Поймай падающую звезду (Петрович, Албахари) - страница 96

Нет больному лекарства. Погрузившись в тайны свои, попрятанные по углам и ящикам всего дома, утихомирился отец без слов и стенаний. Окоченело лицо его, сморщенное и пожелтевшее. Голова скатилась на правый бок, руки поднялись во взмахе — уловили они момент распятия.


Мать уже не плачет — стонет. Елисавета рыдает и печалуется, поминает предков (путая некоторые имена), заклиная их и требуя, чтобы они на том свете приняли отца как полагается. Упала на порог, и так, вся в черном, перекрыла дверь, и не дает никому ни войти, ни выйти.


И только когда тело обмыли (не будем вдаваться в подробности, ибо все это печаль и страдания), укутали его в новый белый саван и уложили в Углешин гроб (сам Углеша пьян и ему все равно), женщины в черном сразу бросились к старым шкафам и комодам в поисках отцовской фотографии. Ешна впивается ногтями в ткань обивки и вытаскивает ящики из-под кровати. (Мигом собралась толпа народа, явились даже те, кому отец ни разу «Бог в помощь» не сказал.) Всякий готов был поклясться, что отец стоял со всеми на семейном фото, что висело над его кроватью. А сейчас все дивятся и крестятся, потому как его лик с фотографии исчез… Некоторые опять-таки говорят: «Может, фотография выцвела и исчезла, когда Огнен помер? С ним вместе ушла в никуда?» Все перерыли, но фотографии нет как нет, будто он даже на воинскую книжку не снимался.

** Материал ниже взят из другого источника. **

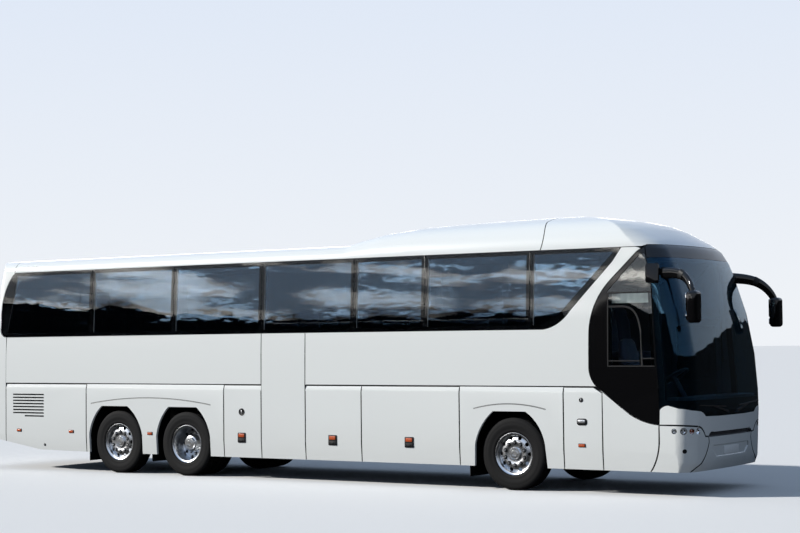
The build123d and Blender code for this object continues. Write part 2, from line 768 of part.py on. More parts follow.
def turned(profile, tube=False, sides=SIDES):
    """A solid of flat faces about the axle: profile rows are offset along it and radius to the flats.
    A tube's profile closes on itself, and any other ends in a flat face at each end."""
    rings = [ring(radius, offset, sides) for offset, radius in profile]
    bands = list(zip(rings, rings[1:]))
    ends = [rings[0], rings[-1]]
    if tube:
        bands.append(ends[::-1])
        ends = []
    outlines = [(a[k - 1], a[k], b[k], b[k - 1]) for a, b in bands for k in range(sides)]
    return Solid(Shell([Face(Wire.make_polygon(points, close=True)) for points in outlines + ends]))


# offset from the tyre's middle plane, radius
TYRE_PROFILE = ((-RIM_HALF, RIM_SEAT), (-RIM_HALF, 306), (-TYRE_WIDTH / 2, 400), (-136, 488),
                (-108, TYRE_RADIUS), (108, TYRE_RADIUS), (136, 488), (TYRE_WIDTH / 2, 400),
                (RIM_HALF, 306), (RIM_HALF, RIM_SEAT))
RIM_PROFILE = ((-RIM_HALF - 8, 302), (-RIM_HALF, 302), (-RIM_HALF, RIM_SEAT), (RIM_HALF, RIM_SEAT),
               (RIM_HALF, 302), (RIM_HALF + 8, 302), (RIM_HALF + 8, RIM_INSIDE), (-RIM_HALF - 8, RIM_INSIDE))


def tyre():
    return turned(TYRE_PROFILE, tube=True)


def rim_barrel():
    return turned(RIM_PROFILE, tube=True)


def hand_holes(disc):
    for k in range(10):
        angle = 2 * pi * (k + 0.5) / 10
        hole = turned(((-300, HAND_HOLE), (300, HAND_HOLE)), sides=8)
        disc -= Pos(HAND_HOLE_CIRCLE * sin(angle), 0, HAND_HOLE_CIRCLE * cos(angle)) * hole
    return disc


def single_wheel():
    """Convex disc near the outer edge, hub behind it and cap in front; offsets grow outwards."""
    disc = hand_holes(turned(((45, RIM_INSIDE), (70, RIM_INSIDE))))
    hub = turned(((-18, 100), (45, 100)))
    cap = turned(((70, 94), (115, 94), (128, 70)))
    wheel = Part() + [rim_barrel(), disc, hub, cap]
    return wheel - rod((0, -100, 0), (0, 45, 0), 45.4)


def twin_wheels():
    """Two rims back to back on one hub, with the outer disc deep inside its rim."""
    outer = Pos(0, TWIN_OUTER, 0) * rim_barrel()
    inner = Pos(0, TWIN_INNER, 0) * rim_barrel()
    disc = Pos(0, TWIN_OUTER - RIM_HALF + 10, 0) * hand_holes(turned(((-10, RIM_INSIDE), (10, RIM_INSIDE))))
    back = Pos(0, TWIN_INNER + RIM_HALF - 10, 0) * turned(((-10, RIM_INSIDE), (10, RIM_INSIDE)))
    middle = (TWIN_OUTER + TWIN_INNER) / 2
    hub = Pos(0, middle, 0) * turned(((-70, 150), (70, 150)))
    nose = Pos(0, TWIN_OUTER - 90, 0) * turned(((-12, 140), (60, 125), (110, 100), (150, 90), (160, 60)))
    wheel = Part() + [outer, inner, disc, back, hub, nose]
    return wheel - rod((0, 500, 0), (0, TWIN_OUTER - 20, 0), 60.4)


def place_wheel(shape, station, track, side):
    """Put a wheel made about the Y axis on its axle; side -1 gives the mirror image."""
    placed = [Pos(station, track, TYRE_RADIUS) * s for s in flat(shape)]
    return placed if side > 0 else [s.mirror(Plane.XZ) for s in placed]


def knuckle():
    """Left steering knuckle: fork over the beam's boss, kingpin, spindle and an arm straight back."""
    axle = TYRE_RADIUS
    fork = [block((-60, 60), (KINGPIN - 55, 1035), (axle + 66, axle + 106)),
            block((-60, 60), (KINGPIN - 55, 1035), (axle - 106, axle - 66)),
            block((-60, 60), (KINGPIN + 68, 1035), (axle - 106, axle + 106)),
            rod((0, 1030, axle), (0, 1105, axle), 45)]
    pin = rod((0, KINGPIN, axle - 106), (0, KINGPIN, axle + 106), 24.7)
    tip = (-STEERING_ARM, KINGPIN)
    bar = ((-40, KINGPIN - 45), (-40, KINGPIN + 25), (tip[0] - 20, tip[1] + 20), (tip[0] - 20, tip[1] - 20))
    arm = prism(bar, "XY", axle - 106, axle - 76)
    stud = rod((*tip, TRACK_ROD_HEIGHT - 18), (*tip, axle - 100), 12)
    return flat(Part() + fork + [pin, arm, stud])


def track_rod():
    """Bar between the two arms, as long as the kingpins are apart, so that the linkage is a parallelogram."""
    bar = rod((-STEERING_ARM, -KINGPIN, TRACK_ROD_HEIGHT), (-STEERING_ARM, KINGPIN, TRACK_ROD_HEIGHT), 16)
    ends = [(-STEERING_ARM, s * KINGPIN) for s in (1, -1)]
    eyes = [rod((*end, TRACK_ROD_HEIGHT - 18), (*end, TRACK_ROD_HEIGHT + 18), 28) for end in ends]
    solid = Part() + [bar, *eyes]
    for end in ends:
        solid -= rod((*end, TRACK_ROD_HEIGHT - 40), (*end, TRACK_ROD_HEIGHT + 40), 12.4)
    return flat(solid)


def front_axle_beam():
    axle = TYRE_RADIUS
    beam = [block((-50, 50), (-KINGPIN + 20, KINGPIN - 20), (axle - 60, axle + 60))]
    beam += [rod((0, s * KINGPIN, axle - 60), (0, s * KINGPIN, axle + 60), 60) for s in (1, -1)]
    beam += both(block((-120, 120), BEAM, (axle + 60, 620)))
    solid = Part() + beam
    for s in (1, -1):
        solid -= rod((0, s * KINGPIN, axle - 100), (0, s * KINGPIN, axle + 100), 25)
    return flat(solid)


def drive_axle():
    axle = TYRE_RADIUS
    at = DRIVE_AXLE
    parts = [rod((at, -585, axle), (at, 585, axle), 90),
             rod((at, -TWIN_OUTER + 30, axle), (at, TWIN_OUTER - 30, axle), 60),
             rod((at, -150, axle), (at, 150, axle), 210),
             rod((at, 0, axle), (at + 380, 0, axle), 110)]
    parts += both(block((at - 150, at + 150), BEAM, (axle, 700)))
    return flat(Part() + parts)


def tag_axle():
    axle = TYRE_RADIUS
    at = TAG_AXLE
    parts = [block((at - 60, at + 60), (-1035, 1035), (axle - 60, axle + 60)),
             rod((at, -1105, axle), (at, 1105, axle), 45)]
    parts += both(block((at - 120, at + 120), BEAM, (axle + 60, 700)))
    return flat(Part() + parts)


# Mirrors
def mirror_arm():
    path = FilletPolyline(*MIRROR_ARM, radius=130)
    start = Plane(origin=path @ 0, z_dir=path % 0)
    return sweep(start * Circle(38), path=path)


def mirrors():
    head = block(*MIRROR_HEAD)
    head = fillet(head.edges().filter_by(Axis.Z), 40)
    mirror = Part() + [flat(head)[0], flat(mirror_arm())[0]]
    return both(mirror - SKIN)


# Cab and cabin
def dashboard():
    desk = LINING & block((2330, 3000), (-1500, 1500), (CAB_FLOOR[1], 1330))
    column = rod((2440, -620, 1250), STEERING_WHEEL, 35)
    rim = [(17 * cos(k * pi / 4), 215 + 17 * sin(k * pi / 4)) for k in range(8)]
    wheel = turned(rim, tube=True, sides=24) + Box(430, 20, 40)
    raked = Pos(*STEERING_WHEEL) * Rot(0, WHEEL_RAKE, 0) * Rot(90, 0, 0)
    return flat(Part() + [*flat(desk), column, *flat(raked * wheel)])


def seat_profile(x, floor, depth, cushion, back_top):
    """Side view of a seat on its plinth: cushion and reclined back."""
    return ((x + 60, floor), (x + depth - 60, floor), (x + depth - 20, floor + cushion - 130),
            (x + depth, floor + cushion), (x + 120, floor + cushion - 20), (x - 30, back_top),
            (x - 130, back_top - 20), (x, floor + cushion - 140))


def driver_seat():
    return flat(prism(seat_profile(DRIVER_SEAT, CAB_FLOOR[1], 450, 510, 2150), "XZ", -870, -370))


def passenger_seats():
    pairs = []
    for row in range(SEAT_ROWS):
        profile = seat_profile(FIRST_SEAT - SEAT_PITCH * row, SEAM, 470, 460, 2600)
        pairs += both(prism(profile, "XZ", *SEAT_PAIR))
    return flat(pairs)


def save(name, shapes):
    solids = [s.moved(Location((ORIGIN_SHIFT, 0, 0))) for s in flat(shapes)]
    export_step(Compound(solids) if len(solids) > 1 else solids[0], os.path.join("parts", name + ".step"))
    print(name, len(solids), round(sum(s.volume for s in solids) / 1e6), "litres", flush=True)


def main():
    os.makedirs("parts", exist_ok=True)
    save("roof", roof())
    save("roof_front_cap", roof_front_cap())
    save("rear_module", rear_module())
    save("rear_window", rear_window())
    save("rear_lamps", rear_lamps())
    save("engine_door", engine_door())
    save("side_panes", [side_panes(side) for side in (1, -1)])
    save("cab_glass", cab_glass())
    save("front_door", front_door())
    save("front_bumper", front_bumper())
    save("head_lamps", head_lamps())
    save("windscreen", windscreen())
    save("wipers", wipers())
    save("header", header())
    save("windscreen_frame", windscreen_frame())
    save("cabin_floor", cabin_floor())
    save("luggage_hold", luggage_hold())
    save("wheel_housings", wheel_housings())
    save("service_lockers", service_lockers())
    save("front_subframe", front_subframe())
    save("rear_subframe", rear_subframe())
    save("engine_block", engine_block())
    save("front_axle_beam", front_axle_beam())
    save("drive_axle", drive_axle())
    save("tag_axle", tag_axle())
    save("track_rod", track_rod())
    save("mirrors", mirrors())
    save("dashboard", dashboard())
    save("driver_seat", driver_seat())
    save("passenger_seats", passenger_seats())
    left_knuckle = knuckle()
    for name, side in (("left", 1), ("right", -1)):
        save("side_wall_" + name, side_wall(side))
        save("cab_side_" + name, cab_side(side))
        save("lower_panels_" + name, lower_panels(side))
        for flap_name, front, rear in FLAPS:
            save(flap_name + "_" + name, flap(front, rear, side))
        save("knuckle_" + name, left_knuckle if side > 0 else [s.mirror(Plane.XZ) for s in left_knuckle])
        for axle, station in (("front", 0), ("tag", TAG_AXLE)):
            save("tyre_" + axle + "_" + name, place_wheel(tyre(), station, SINGLE_TRACK, side))
            save("wheel_" + axle + "_" + name, place_wheel(single_wheel(), station, SINGLE_TRACK, side))
        twin = [place_wheel(tyre(), DRIVE_AXLE, track, side) for track in (TWIN_OUTER, TWIN_INNER)]
        save("tyres_drive_" + name, twin)
        save("wheel_drive_" + name, place_wheel(twin_wheels(), DRIVE_AXLE, 0, side))


main()
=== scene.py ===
import json
from math import atan2, cos, pi, radians, sin

import bmesh
import bpy
from mathutils import Matrix, Vector
from mathutils.bvhtree import BVHTree
from mathutils.geometry import interpolate_bezier


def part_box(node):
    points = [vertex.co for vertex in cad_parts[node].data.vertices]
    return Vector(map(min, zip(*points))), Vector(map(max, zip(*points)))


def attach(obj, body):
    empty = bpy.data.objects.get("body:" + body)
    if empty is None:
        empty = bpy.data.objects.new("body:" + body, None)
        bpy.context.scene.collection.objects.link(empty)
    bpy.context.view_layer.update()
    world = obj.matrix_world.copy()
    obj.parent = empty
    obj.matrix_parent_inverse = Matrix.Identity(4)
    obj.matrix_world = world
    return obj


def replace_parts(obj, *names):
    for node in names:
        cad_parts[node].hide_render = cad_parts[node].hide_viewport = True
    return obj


# Three-axle touring coach in white, seen from its right front. Metres, +X forward, +Y to the coach's left.
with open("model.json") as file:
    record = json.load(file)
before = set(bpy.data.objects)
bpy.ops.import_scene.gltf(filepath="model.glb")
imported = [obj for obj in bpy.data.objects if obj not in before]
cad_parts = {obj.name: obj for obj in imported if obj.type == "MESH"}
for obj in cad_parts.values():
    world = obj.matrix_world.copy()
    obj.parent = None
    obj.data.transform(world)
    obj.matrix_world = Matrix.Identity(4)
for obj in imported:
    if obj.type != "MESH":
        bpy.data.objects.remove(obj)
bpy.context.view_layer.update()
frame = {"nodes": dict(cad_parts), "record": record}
NODES = frame["nodes"]
BODY_OF = {node: body for body, nodes in frame["record"]["behaviour"]["bodies"].items() for node in nodes}
SIDES = (("left", 1), ("right", -1))


def middle(node_name):
    low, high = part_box(node_name)
    return (low + high) / 2


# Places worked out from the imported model
FRONT_AXLE = middle("tyre_front_right").x
DRIVE_AXLE = middle("tyres_drive_right").x
TAG_AXLE = middle("tyre_tag_right").x
AXLE_HEIGHT = middle("tyre_front_right").z
TYRE_RADIUS = AXLE_HEIGHT
TYRE_HALF = (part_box("tyre_front_left")[1].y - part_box("tyre_front_left")[0].y) / 2
SINGLE_TRACK = middle("tyre_front_left").y
TWIN_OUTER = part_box("tyres_drive_left")[1].y - TYRE_HALF
TWIN_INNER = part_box("tyres_drive_left")[0].y + TYRE_HALF


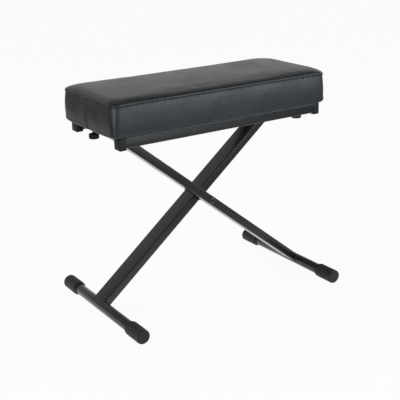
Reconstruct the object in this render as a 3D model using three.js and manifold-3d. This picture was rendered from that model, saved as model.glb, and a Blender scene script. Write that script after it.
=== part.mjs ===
// Folding keyboard bench: a boxed vinyl cushion on two rails, carried by a pair of
// crossed steel legs with round foot tubes. Millimetres, +Z up, floor at zero,
// +X towards the right end of the seat and +Y away from the player.
import * as THREE from 'three';
import { mergeVertices } from 'three/addons/utils/BufferGeometryUtils.js';
import Module from 'manifold-3d';

const wasm = await Module();
wasm.setup();

// Fits between pieces
const seatedGap = 0.25;
const runningGap = 0.3;
const cutOverrun = 5;

// Roundness of curved pieces, as numbers of sides or steps
const tubeSides = 24;
const boltSides = 16;
const screwSides = 10;
const cornerSteps = 3;
const knobOutlineSteps = 32;

// Crossed legs
const legWidth = 52;
const legThickness = 22;
const legWall = 1.5;
const legCornerRadius = 4;
const legLowerLength = 385;
const legUpperLength = 340;
const legSpacing = 4;
const openAngle = THREE.MathUtils.degToRad(39.1);

// Foot tubes and their rubber caps
const footSpan = 399;
const footShift = 4;
const footTubeRadius = 14;
const footTubeWall = 1.8;
const footCapRadius = 18.4;
const footCapLength = 68;
const footCapEndWall = 5;
const footCapEdgeRadius = 4;
const footCapEdgeSteps = 2;
const footCapFlatWidth = 12;
const footCapCollarRadius = 15.4;
const footCapCollarLength = 8;
const footCapMouthBevel = 1.5;
const fluteCount = 24;
const fluteDepth = 0.8;

// Cross tubes at the tops of the legs
const crossTubeLength = 176;
const crossTubeRadius = 8;
const crossTubeWall = 1.6;
const plugFlange = 1.6;
const plugDepth = 10;

// Blocks that carry the cross tubes, and the steel strips above them
const blockRoof = 1.7;
const blockRadius = 12;
const blockWidth = 24;
const blockOffset = 72;
const earLength = 15;
const earThickness = 5;
const stripEndMargin = 4;
const stripWidth = 24;
const stripThickness = 3;

// Lock screws
const studRadius = 4;
const knobRadius = 13;
const knobHeight = 12;
const knobBevel = 1.5;
const knobDrop = 21;
const knobLobeCount = 8;
const knobLobeDepth = 0.9;
const knobGripDepth = 8;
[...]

— Как же мы его оплакивать будем, как причитать-то станем, если портрета нету? На кого мы смотреть будем? Скандал прямо-таки какой-то! — кричит Госпава. Потому что мертвеца в Герцеговине, если человек умрет от тяжкой болезни или утонет, сразу в гроб заколачивают. Не дают болезни просочиться из гроба, который тут же зарывают, а то еще и воском все щели заливают.

Среди всех этих метаний, поисков и разрухи Лыска в коровнике громко заревела, высказывая свою коровью боль. Жажда ее замучила, переела соли.

Перерыли они все сундуки и торбы, коробки, убранные с глаз долой и от копоти, и еще раз убедились, что фотографии нигде нет. Когда всю мебель перевернули, что годами в доме оседала и приживалась, Госпава (которая прямо в мой лоб уставилась) крикнула: «Пусть малый поближе к гробу встанет, прямо отец вылитый, будто головами поменялись! Пусть на него смотрят, пока покойника оплакивают!» И всем тут же полегчало. Ее голос как колокол спасения прозвучал, будто что-то с неба свалилось и прямо под ноги им. Утихли общее смятение и неразбериха. Черный цвет женских платков далеко окрест возвещал о том, что смерть — это ужас, боль, плач и причитания.